WHAT NEEDS TO BE DONE: Determine how many lines include the word "caption", then give that number and nothing more.

+-------+

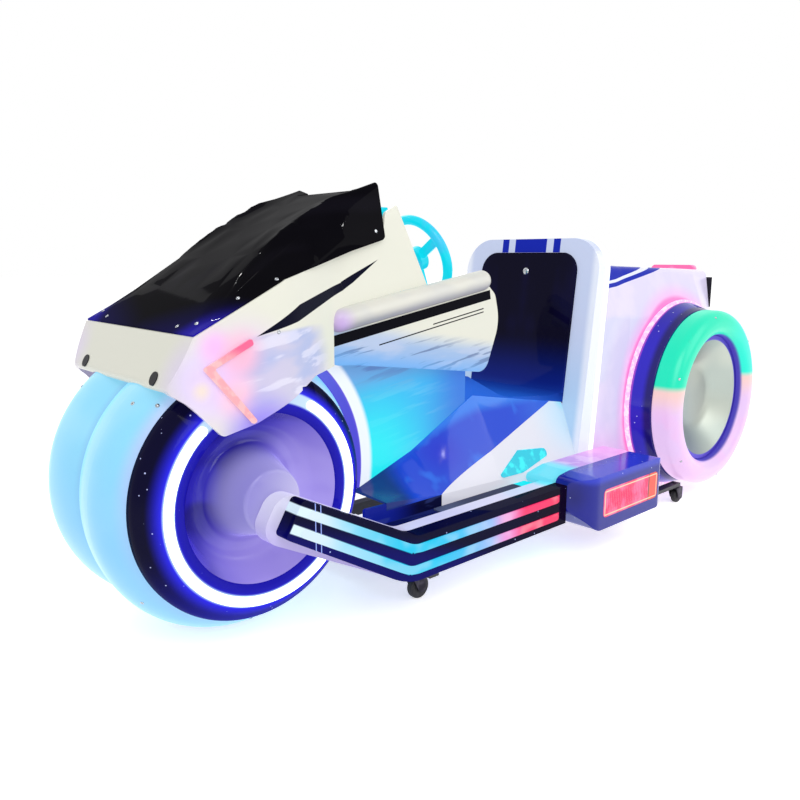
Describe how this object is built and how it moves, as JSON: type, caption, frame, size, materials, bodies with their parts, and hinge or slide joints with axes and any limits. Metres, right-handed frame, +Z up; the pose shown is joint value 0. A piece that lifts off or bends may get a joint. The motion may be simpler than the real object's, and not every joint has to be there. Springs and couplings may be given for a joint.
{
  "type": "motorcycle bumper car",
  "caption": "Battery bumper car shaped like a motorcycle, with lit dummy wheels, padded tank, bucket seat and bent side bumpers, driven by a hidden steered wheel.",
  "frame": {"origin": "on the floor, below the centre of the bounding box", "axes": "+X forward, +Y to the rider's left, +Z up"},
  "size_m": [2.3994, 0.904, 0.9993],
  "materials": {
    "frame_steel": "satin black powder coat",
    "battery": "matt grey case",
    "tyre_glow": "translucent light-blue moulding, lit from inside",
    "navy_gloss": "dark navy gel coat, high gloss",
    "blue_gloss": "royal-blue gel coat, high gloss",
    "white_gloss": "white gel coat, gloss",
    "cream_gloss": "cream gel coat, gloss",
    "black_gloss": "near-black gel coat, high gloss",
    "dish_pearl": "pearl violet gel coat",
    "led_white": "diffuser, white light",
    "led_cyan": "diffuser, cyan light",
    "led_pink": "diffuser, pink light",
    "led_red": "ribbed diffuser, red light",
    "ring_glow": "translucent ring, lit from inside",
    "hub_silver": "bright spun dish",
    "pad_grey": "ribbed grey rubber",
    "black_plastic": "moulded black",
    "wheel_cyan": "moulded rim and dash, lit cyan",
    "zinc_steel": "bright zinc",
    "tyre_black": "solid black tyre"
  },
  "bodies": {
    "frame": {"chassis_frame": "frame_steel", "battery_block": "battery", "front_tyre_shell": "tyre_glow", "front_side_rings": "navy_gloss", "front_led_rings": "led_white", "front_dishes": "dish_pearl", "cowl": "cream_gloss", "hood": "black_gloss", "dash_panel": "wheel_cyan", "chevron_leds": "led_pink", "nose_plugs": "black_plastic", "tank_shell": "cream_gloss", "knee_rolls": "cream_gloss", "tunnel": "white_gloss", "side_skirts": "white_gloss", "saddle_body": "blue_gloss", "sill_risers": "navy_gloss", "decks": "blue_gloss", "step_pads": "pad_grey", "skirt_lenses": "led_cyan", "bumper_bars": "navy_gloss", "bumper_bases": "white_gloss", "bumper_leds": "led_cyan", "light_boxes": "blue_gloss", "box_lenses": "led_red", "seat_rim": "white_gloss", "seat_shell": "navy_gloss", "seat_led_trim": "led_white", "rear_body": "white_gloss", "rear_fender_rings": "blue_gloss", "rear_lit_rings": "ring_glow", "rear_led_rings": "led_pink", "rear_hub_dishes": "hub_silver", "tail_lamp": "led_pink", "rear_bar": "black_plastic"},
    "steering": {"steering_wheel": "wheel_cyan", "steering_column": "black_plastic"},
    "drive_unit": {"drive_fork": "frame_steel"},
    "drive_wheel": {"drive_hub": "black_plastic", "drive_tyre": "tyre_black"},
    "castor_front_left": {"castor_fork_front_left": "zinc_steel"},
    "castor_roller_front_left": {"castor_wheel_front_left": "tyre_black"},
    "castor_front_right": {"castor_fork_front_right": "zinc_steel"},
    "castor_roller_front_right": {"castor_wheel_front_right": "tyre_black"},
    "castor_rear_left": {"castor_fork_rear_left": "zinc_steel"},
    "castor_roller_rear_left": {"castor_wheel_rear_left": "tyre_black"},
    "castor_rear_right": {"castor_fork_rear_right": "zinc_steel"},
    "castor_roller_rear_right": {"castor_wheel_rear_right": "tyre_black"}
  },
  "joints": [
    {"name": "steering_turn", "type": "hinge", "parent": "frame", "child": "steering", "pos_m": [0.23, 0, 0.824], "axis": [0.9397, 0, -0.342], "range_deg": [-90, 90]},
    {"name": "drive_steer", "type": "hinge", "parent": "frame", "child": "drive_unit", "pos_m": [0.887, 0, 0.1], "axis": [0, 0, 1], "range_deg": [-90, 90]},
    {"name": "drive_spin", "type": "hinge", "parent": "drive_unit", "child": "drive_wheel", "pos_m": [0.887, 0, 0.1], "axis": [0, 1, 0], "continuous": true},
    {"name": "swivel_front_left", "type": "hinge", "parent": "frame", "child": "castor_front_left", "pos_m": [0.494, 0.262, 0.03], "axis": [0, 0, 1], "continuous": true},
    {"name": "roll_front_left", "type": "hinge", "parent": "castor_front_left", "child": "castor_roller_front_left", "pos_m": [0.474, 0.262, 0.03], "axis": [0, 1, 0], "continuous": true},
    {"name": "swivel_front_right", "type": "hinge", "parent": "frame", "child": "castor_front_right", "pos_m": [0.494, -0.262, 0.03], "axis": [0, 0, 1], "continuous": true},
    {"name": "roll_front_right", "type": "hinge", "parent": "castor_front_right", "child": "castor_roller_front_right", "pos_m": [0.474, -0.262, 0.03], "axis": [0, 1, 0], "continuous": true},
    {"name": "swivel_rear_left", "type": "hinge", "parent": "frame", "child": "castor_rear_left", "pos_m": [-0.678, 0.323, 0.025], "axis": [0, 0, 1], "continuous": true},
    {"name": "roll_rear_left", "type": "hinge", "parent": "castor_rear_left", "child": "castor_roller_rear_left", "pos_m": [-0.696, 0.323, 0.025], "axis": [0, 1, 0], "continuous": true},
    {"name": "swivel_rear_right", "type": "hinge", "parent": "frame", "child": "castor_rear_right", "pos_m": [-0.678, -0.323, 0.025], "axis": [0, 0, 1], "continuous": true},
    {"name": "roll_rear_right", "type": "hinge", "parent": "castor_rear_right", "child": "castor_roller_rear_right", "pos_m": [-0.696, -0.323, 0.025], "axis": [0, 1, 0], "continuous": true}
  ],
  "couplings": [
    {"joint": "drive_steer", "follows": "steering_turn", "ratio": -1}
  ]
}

+-------+

OUTPUT OF THE EXERCISE: 2